> **Given problem**: Extract the complete listing and output it unchanged.

> **Provided data**:
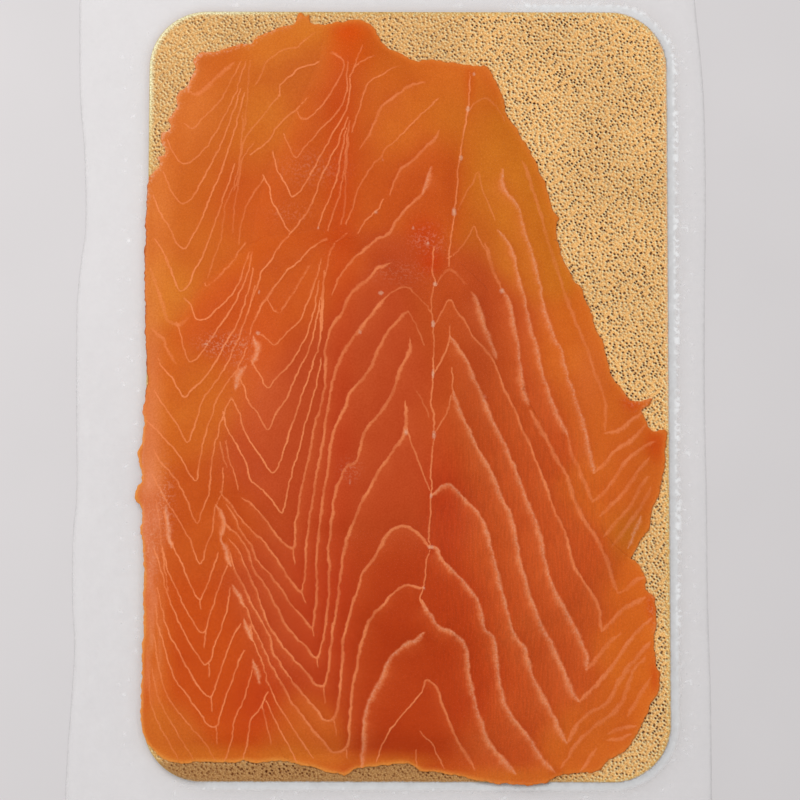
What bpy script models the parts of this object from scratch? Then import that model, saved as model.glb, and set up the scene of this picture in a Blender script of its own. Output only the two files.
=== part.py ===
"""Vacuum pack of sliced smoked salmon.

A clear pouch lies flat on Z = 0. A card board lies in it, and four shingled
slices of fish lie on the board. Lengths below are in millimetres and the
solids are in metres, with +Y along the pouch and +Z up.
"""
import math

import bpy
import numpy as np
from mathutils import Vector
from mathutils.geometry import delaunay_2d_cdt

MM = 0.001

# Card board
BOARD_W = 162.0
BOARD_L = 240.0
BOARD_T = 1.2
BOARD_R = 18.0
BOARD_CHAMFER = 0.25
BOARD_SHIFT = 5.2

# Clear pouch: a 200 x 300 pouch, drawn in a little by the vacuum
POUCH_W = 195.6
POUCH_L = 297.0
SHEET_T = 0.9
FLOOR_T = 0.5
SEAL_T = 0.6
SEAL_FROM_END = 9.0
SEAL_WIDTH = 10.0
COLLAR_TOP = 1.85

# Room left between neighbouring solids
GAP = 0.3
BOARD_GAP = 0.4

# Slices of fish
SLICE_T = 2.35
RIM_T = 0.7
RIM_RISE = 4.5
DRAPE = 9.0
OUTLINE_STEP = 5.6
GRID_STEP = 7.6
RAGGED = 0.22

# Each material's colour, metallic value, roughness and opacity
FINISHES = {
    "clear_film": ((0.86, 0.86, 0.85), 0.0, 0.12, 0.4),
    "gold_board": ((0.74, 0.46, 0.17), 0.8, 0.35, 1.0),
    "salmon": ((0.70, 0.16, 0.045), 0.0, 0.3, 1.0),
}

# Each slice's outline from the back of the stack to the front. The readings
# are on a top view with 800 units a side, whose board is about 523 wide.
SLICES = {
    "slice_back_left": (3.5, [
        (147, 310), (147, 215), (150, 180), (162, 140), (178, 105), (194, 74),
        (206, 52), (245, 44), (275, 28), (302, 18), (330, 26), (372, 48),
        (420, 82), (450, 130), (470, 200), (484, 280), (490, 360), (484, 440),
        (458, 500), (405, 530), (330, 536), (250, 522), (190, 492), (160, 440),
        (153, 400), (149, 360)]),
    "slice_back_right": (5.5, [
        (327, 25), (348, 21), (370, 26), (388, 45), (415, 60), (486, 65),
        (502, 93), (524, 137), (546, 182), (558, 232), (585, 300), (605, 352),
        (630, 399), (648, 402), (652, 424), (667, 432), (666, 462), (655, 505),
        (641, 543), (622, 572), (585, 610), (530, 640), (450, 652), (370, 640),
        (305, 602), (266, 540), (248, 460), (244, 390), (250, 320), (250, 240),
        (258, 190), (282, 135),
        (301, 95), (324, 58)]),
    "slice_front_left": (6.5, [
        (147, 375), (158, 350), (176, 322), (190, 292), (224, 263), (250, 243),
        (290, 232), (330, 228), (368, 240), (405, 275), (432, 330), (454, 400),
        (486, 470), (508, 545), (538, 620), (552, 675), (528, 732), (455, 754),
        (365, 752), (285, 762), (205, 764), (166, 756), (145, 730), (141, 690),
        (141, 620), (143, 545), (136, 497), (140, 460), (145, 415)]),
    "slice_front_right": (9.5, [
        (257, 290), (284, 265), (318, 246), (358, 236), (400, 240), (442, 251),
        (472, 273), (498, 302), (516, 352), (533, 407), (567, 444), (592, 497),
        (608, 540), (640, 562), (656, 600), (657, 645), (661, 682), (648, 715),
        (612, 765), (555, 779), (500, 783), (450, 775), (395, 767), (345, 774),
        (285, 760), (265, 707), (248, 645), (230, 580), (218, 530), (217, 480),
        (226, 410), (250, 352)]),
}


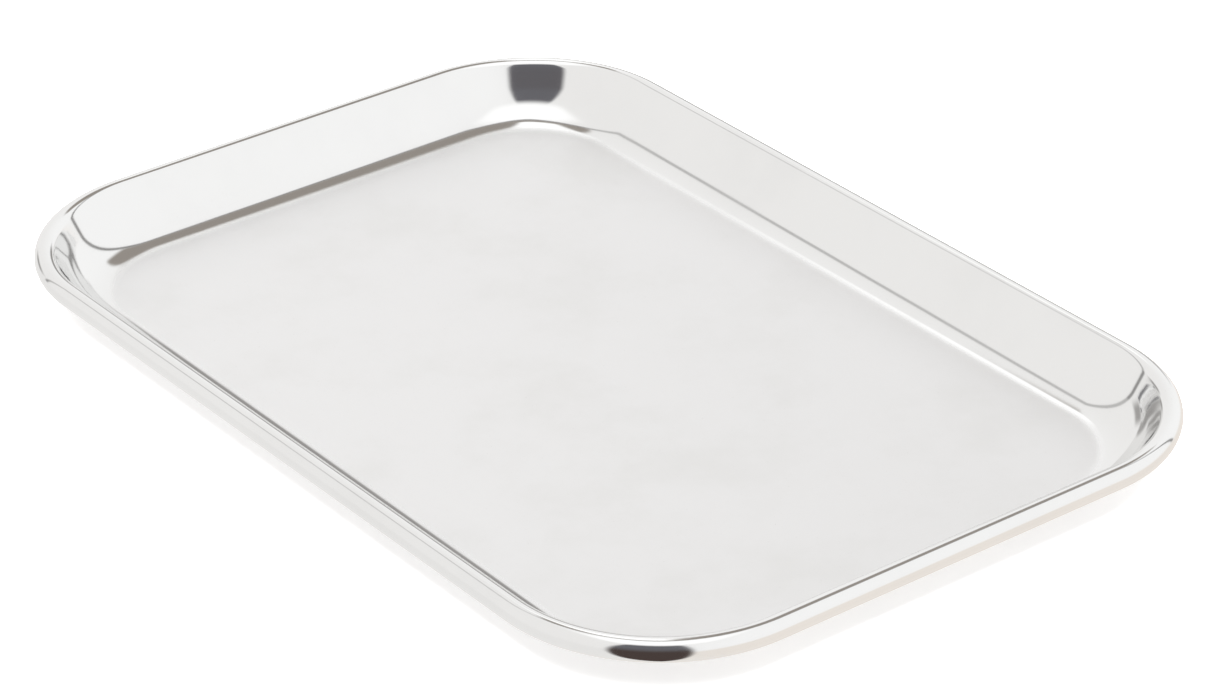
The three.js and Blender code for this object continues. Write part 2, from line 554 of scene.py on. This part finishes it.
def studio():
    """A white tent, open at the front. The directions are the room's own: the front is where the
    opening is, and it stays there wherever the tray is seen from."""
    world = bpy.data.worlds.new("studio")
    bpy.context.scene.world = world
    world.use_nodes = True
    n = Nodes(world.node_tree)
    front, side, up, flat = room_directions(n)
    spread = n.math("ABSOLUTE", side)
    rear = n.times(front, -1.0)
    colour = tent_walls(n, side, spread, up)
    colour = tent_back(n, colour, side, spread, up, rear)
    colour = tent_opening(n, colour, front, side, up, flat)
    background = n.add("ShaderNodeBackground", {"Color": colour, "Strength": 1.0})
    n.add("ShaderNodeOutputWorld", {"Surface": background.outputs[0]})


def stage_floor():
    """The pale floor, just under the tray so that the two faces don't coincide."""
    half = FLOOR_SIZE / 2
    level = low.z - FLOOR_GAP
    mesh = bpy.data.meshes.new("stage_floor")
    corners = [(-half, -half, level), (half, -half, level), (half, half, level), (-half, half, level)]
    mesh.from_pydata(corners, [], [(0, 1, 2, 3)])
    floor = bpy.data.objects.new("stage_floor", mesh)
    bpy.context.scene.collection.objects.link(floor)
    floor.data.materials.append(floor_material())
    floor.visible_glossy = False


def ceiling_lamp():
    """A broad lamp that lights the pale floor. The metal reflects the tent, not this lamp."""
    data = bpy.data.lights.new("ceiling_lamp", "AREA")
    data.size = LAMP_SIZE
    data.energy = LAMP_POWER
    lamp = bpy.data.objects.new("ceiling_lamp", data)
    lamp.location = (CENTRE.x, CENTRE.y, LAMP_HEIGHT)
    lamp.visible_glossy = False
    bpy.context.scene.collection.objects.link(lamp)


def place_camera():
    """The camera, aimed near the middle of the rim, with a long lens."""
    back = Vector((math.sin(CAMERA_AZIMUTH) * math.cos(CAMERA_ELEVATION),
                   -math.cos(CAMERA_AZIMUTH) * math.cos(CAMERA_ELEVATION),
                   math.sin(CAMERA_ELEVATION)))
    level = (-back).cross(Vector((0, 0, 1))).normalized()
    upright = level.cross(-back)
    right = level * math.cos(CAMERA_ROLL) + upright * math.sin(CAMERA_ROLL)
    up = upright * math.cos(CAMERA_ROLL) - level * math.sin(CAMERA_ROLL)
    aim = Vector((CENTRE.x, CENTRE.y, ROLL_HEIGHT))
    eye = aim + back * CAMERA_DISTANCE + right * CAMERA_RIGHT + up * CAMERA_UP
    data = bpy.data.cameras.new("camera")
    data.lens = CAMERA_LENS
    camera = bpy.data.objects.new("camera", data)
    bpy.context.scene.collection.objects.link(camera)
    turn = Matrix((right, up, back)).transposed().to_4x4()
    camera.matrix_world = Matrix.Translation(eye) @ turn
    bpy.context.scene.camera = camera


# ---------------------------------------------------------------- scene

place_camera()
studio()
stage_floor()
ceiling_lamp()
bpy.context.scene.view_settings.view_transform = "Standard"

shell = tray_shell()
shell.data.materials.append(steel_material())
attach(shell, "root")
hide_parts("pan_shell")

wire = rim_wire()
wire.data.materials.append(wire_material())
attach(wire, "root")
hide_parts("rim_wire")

> **Response to this task**:
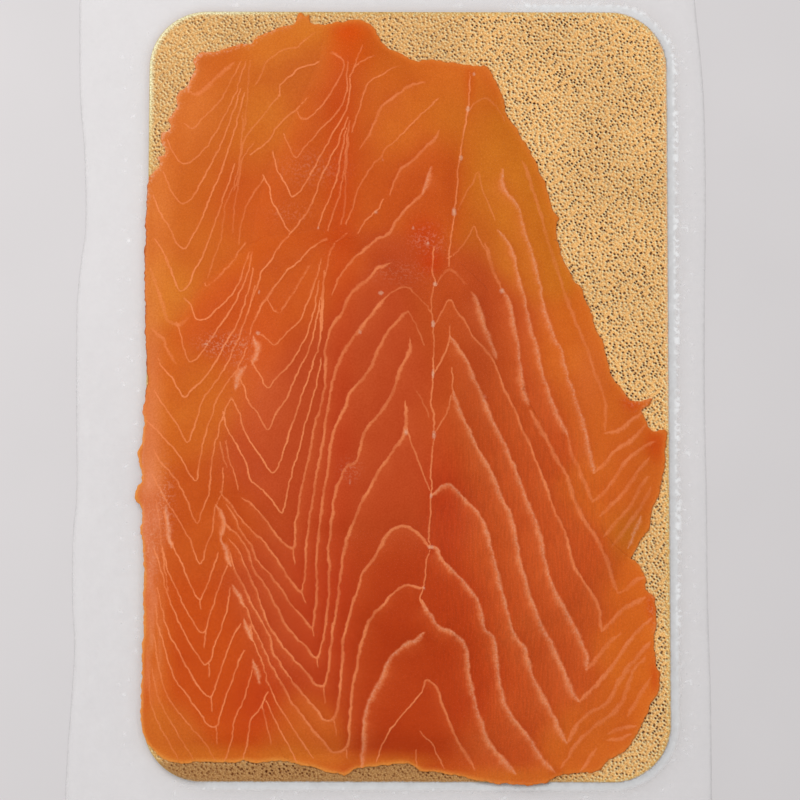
What bpy script models the parts of this object from scratch? Then import that model, saved as model.glb, and set up the scene of this picture in a Blender script of its own. Output only the two files.
=== part.py ===
"""Vacuum pack of sliced smoked salmon.

A clear pouch lies flat on Z = 0. A card board lies in it, and four shingled
slices of fish lie on the board. Lengths below are in millimetres and the
solids are in metres, with +Y along the pouch and +Z up.
"""
import math

import bpy
import numpy as np
from mathutils import Vector
from mathutils.geometry import delaunay_2d_cdt

MM = 0.001

# Card board
BOARD_W = 162.0
BOARD_L = 240.0
BOARD_T = 1.2
BOARD_R = 18.0
BOARD_CHAMFER = 0.25
BOARD_SHIFT = 5.2

# Clear pouch: a 200 x 300 pouch, drawn in a little by the vacuum
POUCH_W = 195.6
POUCH_L = 297.0
SHEET_T = 0.9
FLOOR_T = 0.5
SEAL_T = 0.6
SEAL_FROM_END = 9.0
SEAL_WIDTH = 10.0
COLLAR_TOP = 1.85

# Room left between neighbouring solids
GAP = 0.3
BOARD_GAP = 0.4

# Slices of fish
SLICE_T = 2.35
RIM_T = 0.7
RIM_RISE = 4.5
DRAPE = 9.0
OUTLINE_STEP = 5.6
GRID_STEP = 7.6
RAGGED = 0.22

# Each material's colour, metallic value, roughness and opacity
FINISHES = {
    "clear_film": ((0.86, 0.86, 0.85), 0.0, 0.12, 0.4),
    "gold_board": ((0.74, 0.46, 0.17), 0.8, 0.35, 1.0),
    "salmon": ((0.70, 0.16, 0.045), 0.0, 0.3, 1.0),
}

# Each slice's outline from the back of the stack to the front. The readings
# are on a top view with 800 units a side, whose board is about 523 wide.
SLICES = {
    "slice_back_left": (3.5, [
        (147, 310), (147, 215), (150, 180), (162, 140), (178, 105), (194, 74),
        (206, 52), (245, 44), (275, 28), (302, 18), (330, 26), (372, 48),
        (420, 82), (450, 130), (470, 200), (484, 280), (490, 360), (484, 440),
        (458, 500), (405, 530), (330, 536), (250, 522), (190, 492), (160, 440),
        (153, 400), (149, 360)]),
    "slice_back_right": (5.5, [
        (327, 25), (348, 21), (370, 26), (388, 45), (415, 60), (486, 65),
        (502, 93), (524, 137), (546, 182), (558, 232), (585, 300), (605, 352),
        (630, 399), (648, 402), (652, 424), (667, 432), (666, 462), (655, 505),
        (641, 543), (622, 572), (585, 610), (530, 640), (450, 652), (370, 640),
        (305, 602), (266, 540), (248, 460), (244, 390), (250, 320), (250, 240),
        (258, 190), (282, 135),
        (301, 95), (324, 58)]),
    "slice_front_left": (6.5, [
        (147, 375), (158, 350), (176, 322), (190, 292), (224, 263), (250, 243),
        (290, 232), (330, 228), (368, 240), (405, 275), (432, 330), (454, 400),
        (486, 470), (508, 545), (538, 620), (552, 675), (528, 732), (455, 754),
        (365, 752), (285, 762), (205, 764), (166, 756), (145, 730), (141, 690),
        (141, 620), (143, 545), (136, 497), (140, 460), (145, 415)]),
    "slice_front_right": (9.5, [
        (257, 290), (284, 265), (318, 246), (358, 236), (400, 240), (442, 251),
        (472, 273), (498, 302), (516, 352), (533, 407), (567, 444), (592, 497),
        (608, 540), (640, 562), (656, 600), (657, 645), (661, 682), (648, 715),
        (612, 765), (555, 779), (500, 783), (450, 775), (395, 767), (345, 774),
        (285, 760), (265, 707), (248, 645), (230, 580), (218, 530), (217, 480),
        (226, 410), (250, 352)]),
}


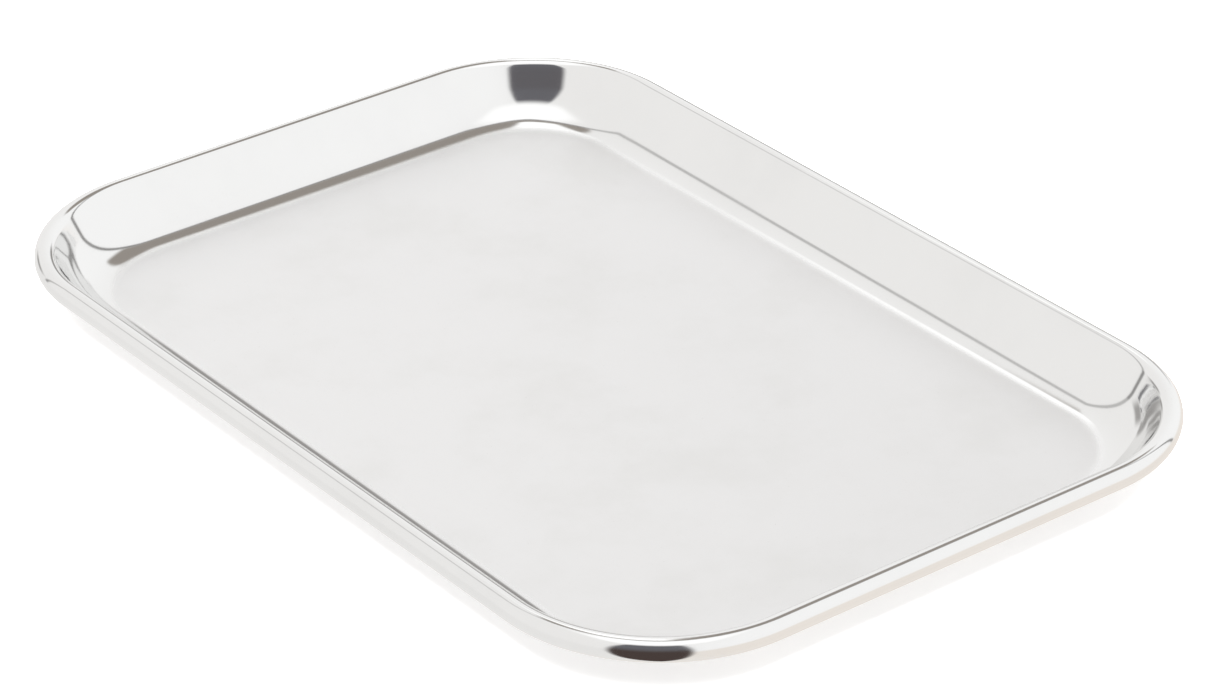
The three.js and Blender code for this object continues. Write part 2, from line 554 of scene.py on. This part finishes it.
def studio():
    """A white tent, open at the front. The directions are the room's own: the front is where the
    opening is, and it stays there wherever the tray is seen from."""
    world = bpy.data.worlds.new("studio")
    bpy.context.scene.world = world
    world.use_nodes = True
    n = Nodes(world.node_tree)
    front, side, up, flat = room_directions(n)
    spread = n.math("ABSOLUTE", side)
    rear = n.times(front, -1.0)
    colour = tent_walls(n, side, spread, up)
    colour = tent_back(n, colour, side, spread, up, rear)
    colour = tent_opening(n, colour, front, side, up, flat)
    background = n.add("ShaderNodeBackground", {"Color": colour, "Strength": 1.0})
    n.add("ShaderNodeOutputWorld", {"Surface": background.outputs[0]})


def stage_floor():
    """The pale floor, just under the tray so that the two faces don't coincide."""
    half = FLOOR_SIZE / 2
    level = low.z - FLOOR_GAP
    mesh = bpy.data.meshes.new("stage_floor")
    corners = [(-half, -half, level), (half, -half, level), (half, half, level), (-half, half, level)]
    mesh.from_pydata(corners, [], [(0, 1, 2, 3)])
    floor = bpy.data.objects.new("stage_floor", mesh)
    bpy.context.scene.collection.objects.link(floor)
    floor.data.materials.append(floor_material())
    floor.visible_glossy = False


def ceiling_lamp():
    """A broad lamp that lights the pale floor. The metal reflects the tent, not this lamp."""
    data = bpy.data.lights.new("ceiling_lamp", "AREA")
    data.size = LAMP_SIZE
    data.energy = LAMP_POWER
    lamp = bpy.data.objects.new("ceiling_lamp", data)
    lamp.location = (CENTRE.x, CENTRE.y, LAMP_HEIGHT)
    lamp.visible_glossy = False
    bpy.context.scene.collection.objects.link(lamp)


def place_camera():
    """The camera, aimed near the middle of the rim, with a long lens."""
    back = Vector((math.sin(CAMERA_AZIMUTH) * math.cos(CAMERA_ELEVATION),
                   -math.cos(CAMERA_AZIMUTH) * math.cos(CAMERA_ELEVATION),
                   math.sin(CAMERA_ELEVATION)))
    level = (-back).cross(Vector((0, 0, 1))).normalized()
    upright = level.cross(-back)
    right = level * math.cos(CAMERA_ROLL) + upright * math.sin(CAMERA_ROLL)
    up = upright * math.cos(CAMERA_ROLL) - level * math.sin(CAMERA_ROLL)
    aim = Vector((CENTRE.x, CENTRE.y, ROLL_HEIGHT))
    eye = aim + back * CAMERA_DISTANCE + right * CAMERA_RIGHT + up * CAMERA_UP
    data = bpy.data.cameras.new("camera")
    data.lens = CAMERA_LENS
    camera = bpy.data.objects.new("camera", data)
    bpy.context.scene.collection.objects.link(camera)
    turn = Matrix((right, up, back)).transposed().to_4x4()
    camera.matrix_world = Matrix.Translation(eye) @ turn
    bpy.context.scene.camera = camera


# ---------------------------------------------------------------- scene

place_camera()
studio()
stage_floor()
ceiling_lamp()
bpy.context.scene.view_settings.view_transform = "Standard"

shell = tray_shell()
shell.data.materials.append(steel_material())
attach(shell, "root")
hide_parts("pan_shell")

wire = rim_wire()
wire.data.materials.append(wire_material())
attach(wire, "root")
hide_parts("rim_wire")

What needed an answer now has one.